» Source material
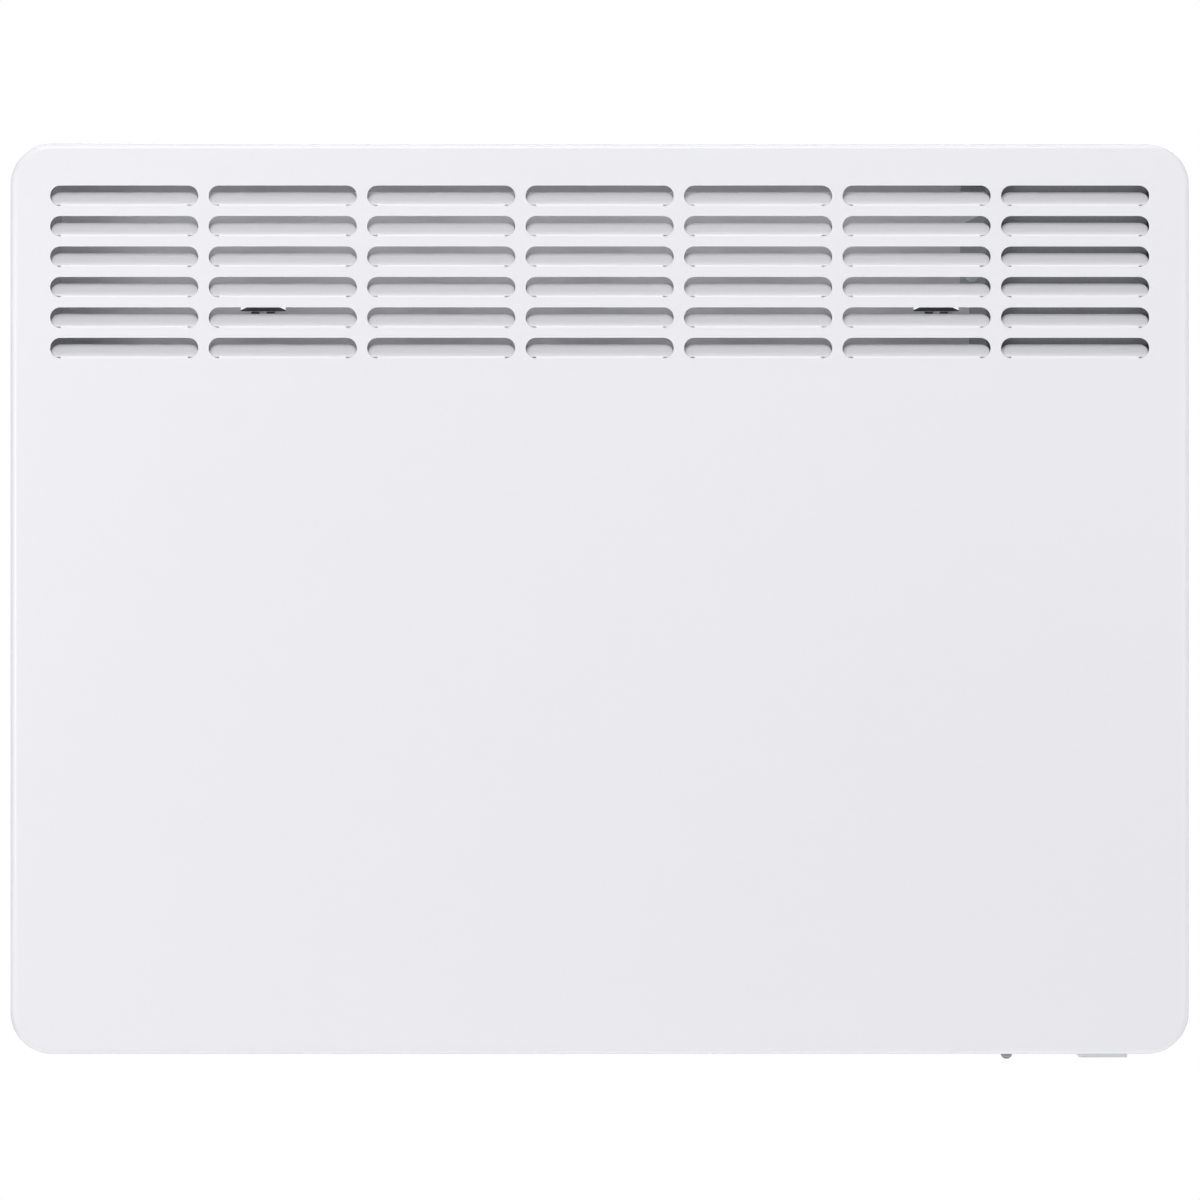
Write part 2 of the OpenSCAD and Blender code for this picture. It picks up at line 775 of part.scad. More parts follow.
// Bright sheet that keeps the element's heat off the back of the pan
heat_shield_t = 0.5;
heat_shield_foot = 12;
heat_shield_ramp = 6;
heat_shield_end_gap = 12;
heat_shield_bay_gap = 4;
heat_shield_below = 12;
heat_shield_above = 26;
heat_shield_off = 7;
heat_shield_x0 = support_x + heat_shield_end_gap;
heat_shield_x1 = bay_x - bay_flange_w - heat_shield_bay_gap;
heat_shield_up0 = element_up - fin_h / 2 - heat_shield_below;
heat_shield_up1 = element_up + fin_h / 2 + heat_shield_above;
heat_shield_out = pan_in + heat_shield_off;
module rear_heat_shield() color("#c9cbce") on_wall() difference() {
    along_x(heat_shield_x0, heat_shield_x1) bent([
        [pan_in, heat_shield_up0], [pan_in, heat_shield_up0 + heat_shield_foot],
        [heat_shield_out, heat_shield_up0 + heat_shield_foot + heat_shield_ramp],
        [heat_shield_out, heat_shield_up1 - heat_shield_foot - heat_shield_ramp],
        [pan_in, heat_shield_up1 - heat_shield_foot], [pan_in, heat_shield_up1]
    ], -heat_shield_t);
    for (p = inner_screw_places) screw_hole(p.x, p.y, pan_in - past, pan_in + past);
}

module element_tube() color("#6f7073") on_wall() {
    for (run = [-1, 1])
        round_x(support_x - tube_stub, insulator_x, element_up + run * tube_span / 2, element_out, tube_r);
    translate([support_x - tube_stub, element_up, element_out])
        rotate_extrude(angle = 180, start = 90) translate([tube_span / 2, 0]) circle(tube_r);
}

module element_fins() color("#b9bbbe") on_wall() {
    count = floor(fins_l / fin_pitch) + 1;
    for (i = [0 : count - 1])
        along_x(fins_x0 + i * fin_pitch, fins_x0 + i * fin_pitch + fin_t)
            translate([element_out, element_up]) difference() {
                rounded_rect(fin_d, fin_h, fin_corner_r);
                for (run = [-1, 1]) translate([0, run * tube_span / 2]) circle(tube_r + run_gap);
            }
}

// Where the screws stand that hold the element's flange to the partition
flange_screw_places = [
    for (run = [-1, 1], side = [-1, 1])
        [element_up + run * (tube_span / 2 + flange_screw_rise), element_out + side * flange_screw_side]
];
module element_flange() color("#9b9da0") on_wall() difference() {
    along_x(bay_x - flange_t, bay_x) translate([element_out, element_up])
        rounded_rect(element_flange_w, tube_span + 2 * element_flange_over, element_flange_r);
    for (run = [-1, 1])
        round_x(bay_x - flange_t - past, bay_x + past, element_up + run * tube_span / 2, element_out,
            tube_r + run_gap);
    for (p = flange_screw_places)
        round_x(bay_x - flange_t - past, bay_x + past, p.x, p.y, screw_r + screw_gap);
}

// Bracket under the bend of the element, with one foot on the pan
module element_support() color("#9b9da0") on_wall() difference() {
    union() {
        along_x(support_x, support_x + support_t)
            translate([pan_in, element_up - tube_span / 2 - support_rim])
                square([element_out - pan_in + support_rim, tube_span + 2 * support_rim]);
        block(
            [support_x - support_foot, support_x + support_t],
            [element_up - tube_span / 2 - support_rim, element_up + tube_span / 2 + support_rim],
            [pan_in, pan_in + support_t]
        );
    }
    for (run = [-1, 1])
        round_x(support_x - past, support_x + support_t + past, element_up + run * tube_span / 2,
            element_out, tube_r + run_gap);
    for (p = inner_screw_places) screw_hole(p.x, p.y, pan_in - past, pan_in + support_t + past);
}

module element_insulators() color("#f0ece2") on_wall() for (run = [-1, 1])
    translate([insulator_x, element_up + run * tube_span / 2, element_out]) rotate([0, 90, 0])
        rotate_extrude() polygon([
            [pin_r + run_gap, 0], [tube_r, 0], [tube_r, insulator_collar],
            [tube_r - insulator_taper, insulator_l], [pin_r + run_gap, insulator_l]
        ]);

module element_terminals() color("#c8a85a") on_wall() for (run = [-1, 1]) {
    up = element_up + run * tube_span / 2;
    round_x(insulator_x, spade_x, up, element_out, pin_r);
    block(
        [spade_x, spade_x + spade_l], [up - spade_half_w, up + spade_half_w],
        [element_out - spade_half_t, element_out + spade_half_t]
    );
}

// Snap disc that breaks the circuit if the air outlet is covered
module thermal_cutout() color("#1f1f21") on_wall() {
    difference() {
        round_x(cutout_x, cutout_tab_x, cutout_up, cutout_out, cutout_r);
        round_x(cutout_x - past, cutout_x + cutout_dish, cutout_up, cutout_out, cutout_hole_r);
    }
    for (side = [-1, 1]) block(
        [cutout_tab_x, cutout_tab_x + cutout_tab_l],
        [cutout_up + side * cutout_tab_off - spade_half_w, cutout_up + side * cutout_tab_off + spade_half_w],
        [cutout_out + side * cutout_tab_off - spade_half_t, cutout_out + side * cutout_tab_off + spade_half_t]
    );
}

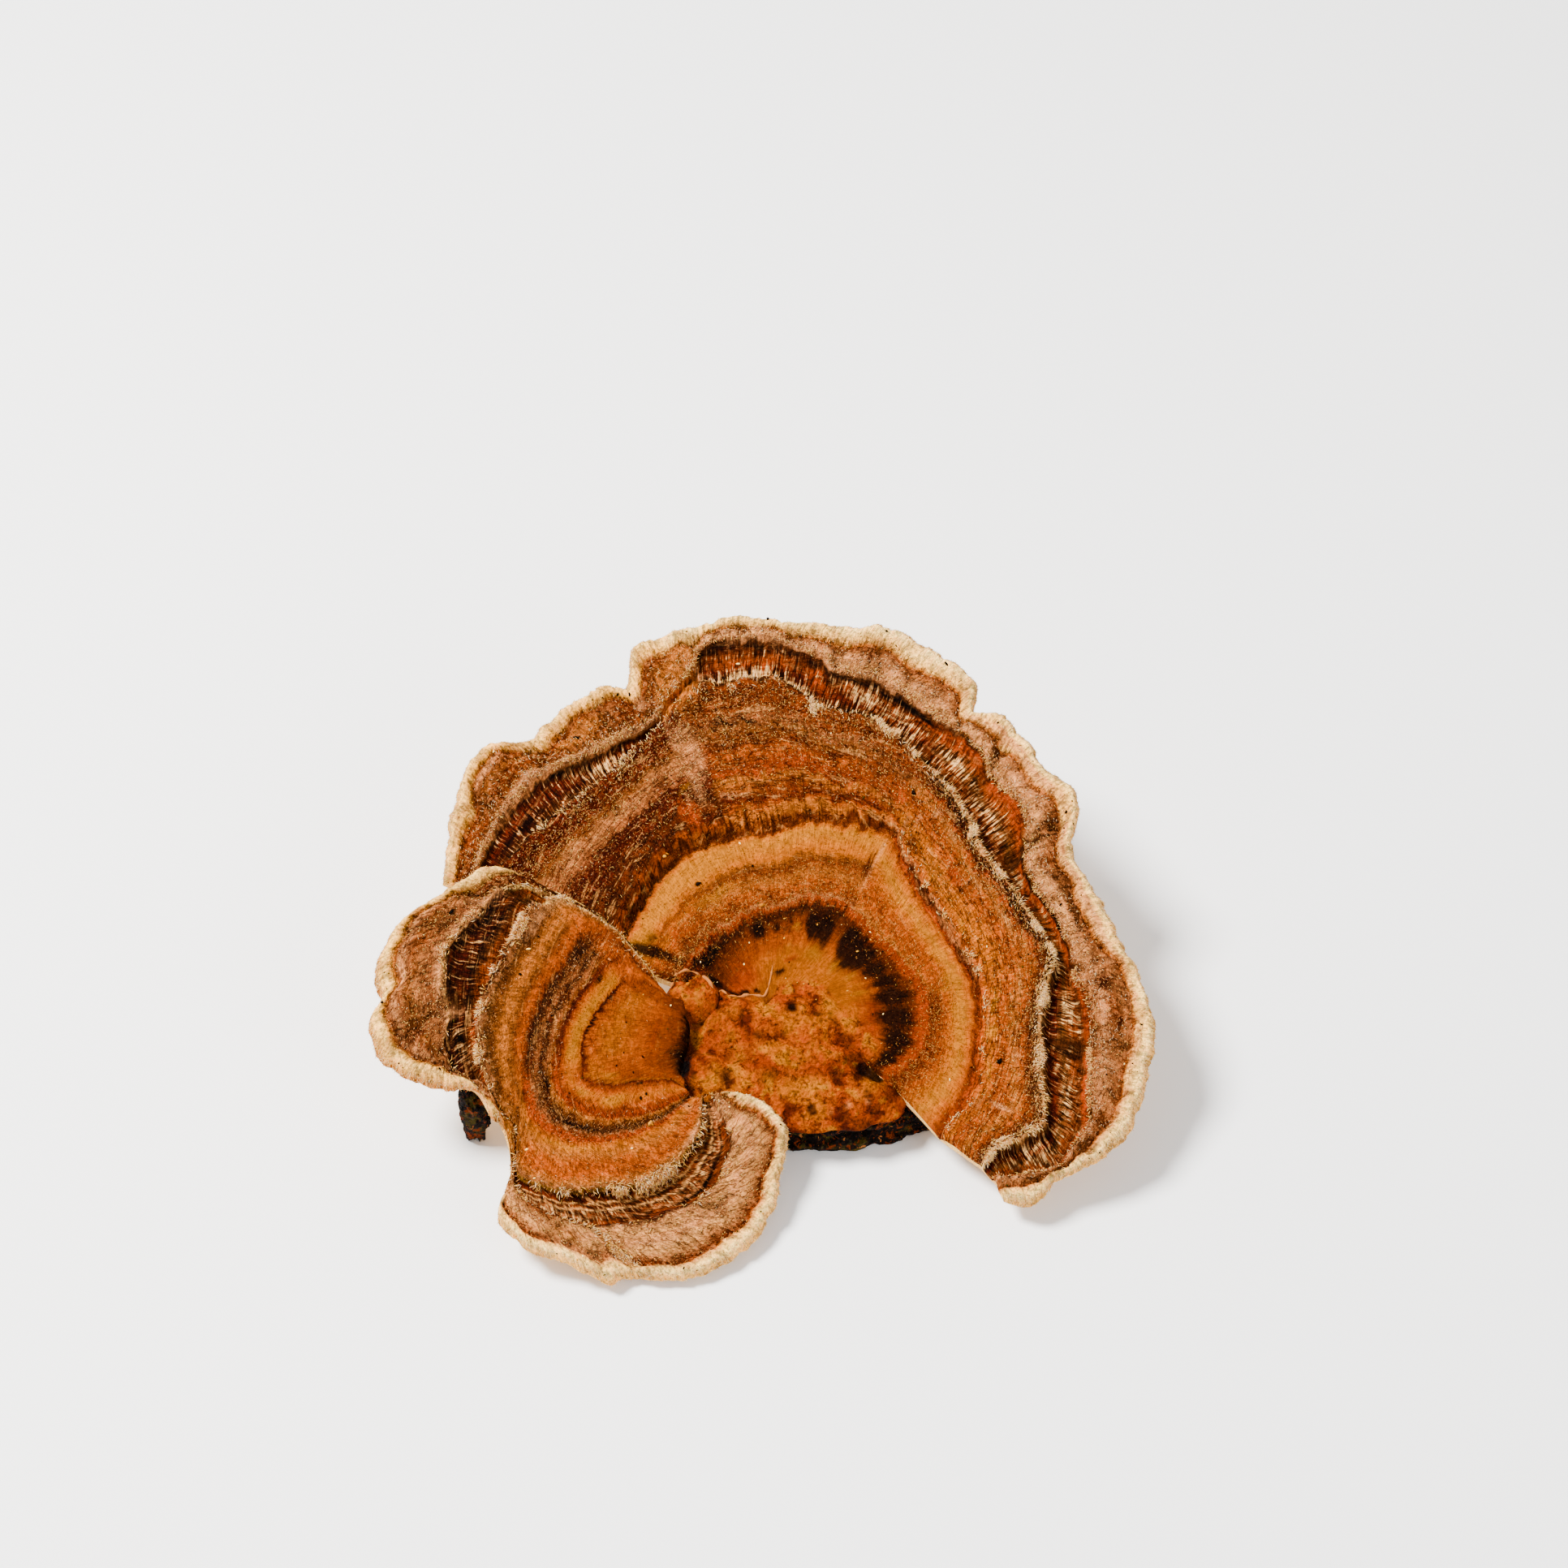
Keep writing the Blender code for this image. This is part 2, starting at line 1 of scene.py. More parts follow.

» Written request
The answer is a single number: how many lines include the word "follow"?

» Exercise solution
2